* [EXERCISE DESCRIPTION]
Quote only the part that opens with the line containing "threaded = screw_blank().fuse(thread_tooth())" and closes with the line containing "imported = [obj". Keep both of those lines.

* [DATA EXCERPT]
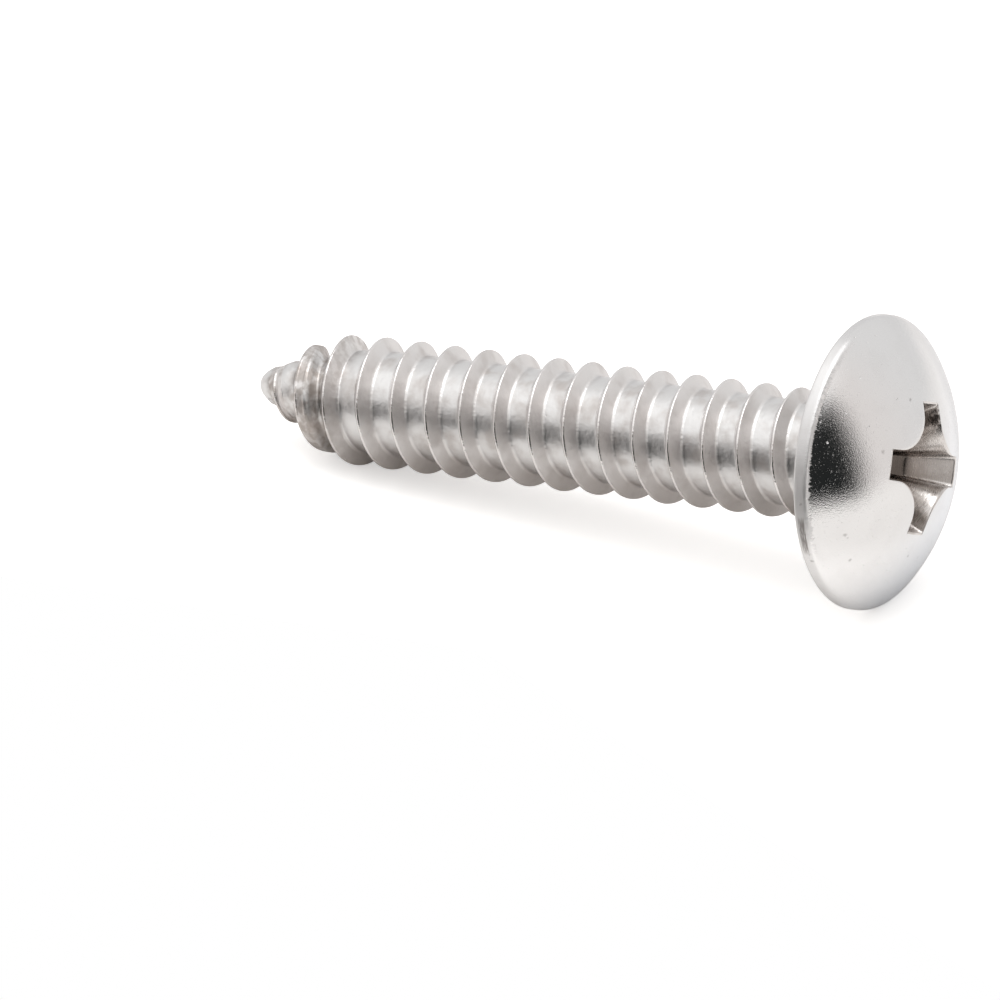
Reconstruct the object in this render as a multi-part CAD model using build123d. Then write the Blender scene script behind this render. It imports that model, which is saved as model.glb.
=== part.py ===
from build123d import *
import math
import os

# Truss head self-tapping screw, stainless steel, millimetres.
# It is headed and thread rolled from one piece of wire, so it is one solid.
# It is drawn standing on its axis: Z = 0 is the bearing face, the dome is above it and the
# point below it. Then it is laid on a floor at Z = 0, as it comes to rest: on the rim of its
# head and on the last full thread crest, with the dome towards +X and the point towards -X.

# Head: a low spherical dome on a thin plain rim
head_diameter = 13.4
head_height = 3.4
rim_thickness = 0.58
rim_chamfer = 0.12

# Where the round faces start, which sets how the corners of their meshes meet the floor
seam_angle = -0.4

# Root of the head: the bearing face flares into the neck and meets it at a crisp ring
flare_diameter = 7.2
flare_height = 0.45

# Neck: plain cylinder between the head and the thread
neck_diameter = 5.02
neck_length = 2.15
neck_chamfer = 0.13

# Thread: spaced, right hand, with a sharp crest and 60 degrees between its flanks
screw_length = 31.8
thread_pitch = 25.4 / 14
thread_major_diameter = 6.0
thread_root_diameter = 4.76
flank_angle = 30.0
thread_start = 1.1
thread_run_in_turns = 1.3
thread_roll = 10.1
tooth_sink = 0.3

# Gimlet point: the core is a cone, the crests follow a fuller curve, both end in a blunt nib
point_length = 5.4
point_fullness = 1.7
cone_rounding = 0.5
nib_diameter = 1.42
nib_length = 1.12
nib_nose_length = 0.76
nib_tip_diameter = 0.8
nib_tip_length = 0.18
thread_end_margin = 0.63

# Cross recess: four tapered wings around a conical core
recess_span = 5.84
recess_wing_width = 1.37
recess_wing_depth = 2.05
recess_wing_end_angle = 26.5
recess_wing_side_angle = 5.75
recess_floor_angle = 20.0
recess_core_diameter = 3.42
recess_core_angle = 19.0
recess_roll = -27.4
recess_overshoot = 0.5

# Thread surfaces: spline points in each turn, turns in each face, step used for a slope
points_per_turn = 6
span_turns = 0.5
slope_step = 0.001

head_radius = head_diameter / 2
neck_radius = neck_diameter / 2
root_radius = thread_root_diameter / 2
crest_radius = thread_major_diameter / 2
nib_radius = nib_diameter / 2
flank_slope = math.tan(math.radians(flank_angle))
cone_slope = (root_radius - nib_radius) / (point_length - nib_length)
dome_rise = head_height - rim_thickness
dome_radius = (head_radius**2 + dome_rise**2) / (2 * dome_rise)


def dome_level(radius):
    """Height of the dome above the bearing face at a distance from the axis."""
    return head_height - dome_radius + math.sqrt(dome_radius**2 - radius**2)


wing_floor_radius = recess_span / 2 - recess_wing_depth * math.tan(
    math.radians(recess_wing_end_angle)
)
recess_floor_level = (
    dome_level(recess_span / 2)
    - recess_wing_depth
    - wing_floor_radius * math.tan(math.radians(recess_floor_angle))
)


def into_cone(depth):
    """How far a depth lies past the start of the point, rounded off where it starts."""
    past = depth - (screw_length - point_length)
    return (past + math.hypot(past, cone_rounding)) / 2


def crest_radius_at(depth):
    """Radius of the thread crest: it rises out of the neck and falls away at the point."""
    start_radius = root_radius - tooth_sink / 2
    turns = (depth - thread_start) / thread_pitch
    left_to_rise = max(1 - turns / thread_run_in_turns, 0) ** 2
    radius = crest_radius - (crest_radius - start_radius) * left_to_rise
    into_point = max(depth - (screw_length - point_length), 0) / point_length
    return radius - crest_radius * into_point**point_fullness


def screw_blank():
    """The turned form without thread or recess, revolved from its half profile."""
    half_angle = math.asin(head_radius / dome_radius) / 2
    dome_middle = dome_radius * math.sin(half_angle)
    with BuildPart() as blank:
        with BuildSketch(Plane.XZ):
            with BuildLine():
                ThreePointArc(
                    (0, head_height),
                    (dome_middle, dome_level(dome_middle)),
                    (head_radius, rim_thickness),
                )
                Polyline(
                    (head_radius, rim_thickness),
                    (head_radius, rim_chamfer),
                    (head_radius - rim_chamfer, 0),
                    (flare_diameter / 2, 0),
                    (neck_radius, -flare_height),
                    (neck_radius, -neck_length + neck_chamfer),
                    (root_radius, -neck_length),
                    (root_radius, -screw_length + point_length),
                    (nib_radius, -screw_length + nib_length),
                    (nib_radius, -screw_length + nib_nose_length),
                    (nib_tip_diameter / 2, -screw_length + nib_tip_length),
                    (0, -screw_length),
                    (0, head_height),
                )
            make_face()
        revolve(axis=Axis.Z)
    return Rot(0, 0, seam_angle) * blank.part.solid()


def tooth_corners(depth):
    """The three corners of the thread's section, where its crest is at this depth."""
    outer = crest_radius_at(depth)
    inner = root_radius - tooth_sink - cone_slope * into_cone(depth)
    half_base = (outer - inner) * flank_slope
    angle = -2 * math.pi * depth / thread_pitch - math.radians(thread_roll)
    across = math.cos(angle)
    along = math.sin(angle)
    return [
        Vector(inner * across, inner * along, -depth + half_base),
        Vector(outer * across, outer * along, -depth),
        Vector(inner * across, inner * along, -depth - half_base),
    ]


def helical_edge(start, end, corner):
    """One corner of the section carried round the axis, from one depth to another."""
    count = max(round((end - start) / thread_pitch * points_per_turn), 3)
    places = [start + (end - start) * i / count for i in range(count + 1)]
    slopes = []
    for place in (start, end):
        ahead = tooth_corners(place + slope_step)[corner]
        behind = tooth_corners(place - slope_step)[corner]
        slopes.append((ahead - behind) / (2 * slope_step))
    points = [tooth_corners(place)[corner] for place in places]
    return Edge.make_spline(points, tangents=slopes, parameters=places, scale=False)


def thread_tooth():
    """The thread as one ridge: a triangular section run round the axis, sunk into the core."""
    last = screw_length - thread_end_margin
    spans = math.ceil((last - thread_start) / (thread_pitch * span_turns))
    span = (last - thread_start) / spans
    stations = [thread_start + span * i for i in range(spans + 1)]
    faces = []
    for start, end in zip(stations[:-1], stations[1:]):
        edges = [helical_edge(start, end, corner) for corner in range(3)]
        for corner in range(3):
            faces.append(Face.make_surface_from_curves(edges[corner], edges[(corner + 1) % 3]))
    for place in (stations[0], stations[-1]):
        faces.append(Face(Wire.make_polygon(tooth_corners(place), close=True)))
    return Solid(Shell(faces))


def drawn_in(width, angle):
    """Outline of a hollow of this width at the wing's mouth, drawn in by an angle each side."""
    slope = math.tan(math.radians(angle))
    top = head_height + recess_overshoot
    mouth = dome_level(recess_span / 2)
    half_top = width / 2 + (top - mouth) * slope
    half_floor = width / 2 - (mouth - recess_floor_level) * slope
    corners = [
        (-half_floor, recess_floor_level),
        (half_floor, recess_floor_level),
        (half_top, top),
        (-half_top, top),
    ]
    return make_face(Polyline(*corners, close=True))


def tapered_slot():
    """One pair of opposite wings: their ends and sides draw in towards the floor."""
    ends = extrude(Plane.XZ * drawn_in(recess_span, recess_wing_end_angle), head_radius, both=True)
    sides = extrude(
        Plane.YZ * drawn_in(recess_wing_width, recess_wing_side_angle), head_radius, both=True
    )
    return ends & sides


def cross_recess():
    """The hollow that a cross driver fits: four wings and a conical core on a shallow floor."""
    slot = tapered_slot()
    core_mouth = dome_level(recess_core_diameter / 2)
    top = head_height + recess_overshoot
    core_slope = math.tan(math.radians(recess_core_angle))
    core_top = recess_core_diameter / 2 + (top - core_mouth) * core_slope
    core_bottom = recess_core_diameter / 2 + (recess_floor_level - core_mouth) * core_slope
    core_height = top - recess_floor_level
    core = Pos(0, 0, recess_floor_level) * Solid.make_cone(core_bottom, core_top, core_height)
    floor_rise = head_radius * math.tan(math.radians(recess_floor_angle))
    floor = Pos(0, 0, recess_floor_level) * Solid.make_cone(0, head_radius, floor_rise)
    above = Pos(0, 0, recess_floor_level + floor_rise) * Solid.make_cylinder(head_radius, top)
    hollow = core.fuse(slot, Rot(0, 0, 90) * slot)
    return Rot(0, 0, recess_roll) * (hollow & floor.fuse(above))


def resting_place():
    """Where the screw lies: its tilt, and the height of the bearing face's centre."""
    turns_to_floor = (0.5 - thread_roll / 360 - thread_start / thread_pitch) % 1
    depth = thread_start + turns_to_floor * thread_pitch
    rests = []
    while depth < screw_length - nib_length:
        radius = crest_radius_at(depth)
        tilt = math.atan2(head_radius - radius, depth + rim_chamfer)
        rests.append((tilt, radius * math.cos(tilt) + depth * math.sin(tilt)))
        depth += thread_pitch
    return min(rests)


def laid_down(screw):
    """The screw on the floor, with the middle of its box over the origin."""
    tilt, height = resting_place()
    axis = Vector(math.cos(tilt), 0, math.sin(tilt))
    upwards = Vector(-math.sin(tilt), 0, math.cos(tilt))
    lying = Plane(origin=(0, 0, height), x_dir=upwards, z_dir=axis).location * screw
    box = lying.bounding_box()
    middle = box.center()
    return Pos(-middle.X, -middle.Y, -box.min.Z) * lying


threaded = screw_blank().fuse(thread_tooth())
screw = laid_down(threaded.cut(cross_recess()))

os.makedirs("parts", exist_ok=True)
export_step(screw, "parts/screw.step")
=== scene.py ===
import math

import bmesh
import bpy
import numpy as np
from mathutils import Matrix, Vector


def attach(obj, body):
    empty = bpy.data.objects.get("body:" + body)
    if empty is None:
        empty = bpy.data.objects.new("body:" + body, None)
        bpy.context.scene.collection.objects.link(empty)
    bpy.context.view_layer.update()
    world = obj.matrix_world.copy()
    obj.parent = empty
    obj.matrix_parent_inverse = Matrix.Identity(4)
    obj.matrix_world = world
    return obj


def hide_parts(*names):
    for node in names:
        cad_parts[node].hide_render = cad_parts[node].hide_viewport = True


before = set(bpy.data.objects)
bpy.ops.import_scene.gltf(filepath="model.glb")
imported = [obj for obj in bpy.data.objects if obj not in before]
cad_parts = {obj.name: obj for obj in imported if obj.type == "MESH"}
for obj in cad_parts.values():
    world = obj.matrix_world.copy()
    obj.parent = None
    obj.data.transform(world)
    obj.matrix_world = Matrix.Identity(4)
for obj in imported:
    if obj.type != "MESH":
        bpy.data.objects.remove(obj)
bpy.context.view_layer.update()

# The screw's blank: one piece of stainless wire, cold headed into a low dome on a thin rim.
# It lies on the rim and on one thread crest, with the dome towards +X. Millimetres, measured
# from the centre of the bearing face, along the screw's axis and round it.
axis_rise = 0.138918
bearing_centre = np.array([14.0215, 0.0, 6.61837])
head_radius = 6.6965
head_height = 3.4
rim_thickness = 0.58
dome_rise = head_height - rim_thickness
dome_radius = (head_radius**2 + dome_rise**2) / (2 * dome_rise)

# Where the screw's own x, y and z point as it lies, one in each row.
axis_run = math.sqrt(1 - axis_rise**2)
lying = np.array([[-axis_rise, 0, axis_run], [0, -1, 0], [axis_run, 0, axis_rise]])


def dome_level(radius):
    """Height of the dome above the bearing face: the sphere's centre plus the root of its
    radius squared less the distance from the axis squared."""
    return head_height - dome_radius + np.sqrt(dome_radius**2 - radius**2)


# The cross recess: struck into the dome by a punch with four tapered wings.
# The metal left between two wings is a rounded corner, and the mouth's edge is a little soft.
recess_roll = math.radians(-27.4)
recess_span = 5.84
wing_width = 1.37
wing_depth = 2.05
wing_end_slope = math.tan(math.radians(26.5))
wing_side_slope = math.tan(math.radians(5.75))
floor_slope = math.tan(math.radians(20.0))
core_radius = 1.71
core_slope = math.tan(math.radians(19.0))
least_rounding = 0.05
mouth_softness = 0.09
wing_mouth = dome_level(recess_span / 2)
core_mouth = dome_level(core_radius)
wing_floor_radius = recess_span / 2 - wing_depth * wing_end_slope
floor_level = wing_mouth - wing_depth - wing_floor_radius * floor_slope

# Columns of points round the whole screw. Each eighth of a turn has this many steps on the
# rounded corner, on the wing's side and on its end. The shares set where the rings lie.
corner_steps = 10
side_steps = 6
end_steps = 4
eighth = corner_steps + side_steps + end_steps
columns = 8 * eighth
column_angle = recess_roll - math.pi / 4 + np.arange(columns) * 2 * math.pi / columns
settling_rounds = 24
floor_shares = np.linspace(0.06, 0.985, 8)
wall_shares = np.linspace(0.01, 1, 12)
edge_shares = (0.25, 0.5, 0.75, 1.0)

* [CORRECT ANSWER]
threaded = screw_blank().fuse(thread_tooth())
screw = laid_down(threaded.cut(cross_recess()))

os.makedirs("parts", exist_ok=True)
export_step(screw, "parts/screw.step")
=== scene.py ===
import math

import bmesh
import bpy
import numpy as np
from mathutils import Matrix, Vector


def attach(obj, body):
    empty = bpy.data.objects.get("body:" + body)
    if empty is None:
        empty = bpy.data.objects.new("body:" + body, None)
        bpy.context.scene.collection.objects.link(empty)
    bpy.context.view_layer.update()
    world = obj.matrix_world.copy()
    obj.parent = empty
    obj.matrix_parent_inverse = Matrix.Identity(4)
    obj.matrix_world = world
    return obj


def hide_parts(*names):
    for node in names:
        cad_parts[node].hide_render = cad_parts[node].hide_viewport = True


before = set(bpy.data.objects)
bpy.ops.import_scene.gltf(filepath="model.glb")
imported = [obj for obj in bpy.data.objects if obj not in before]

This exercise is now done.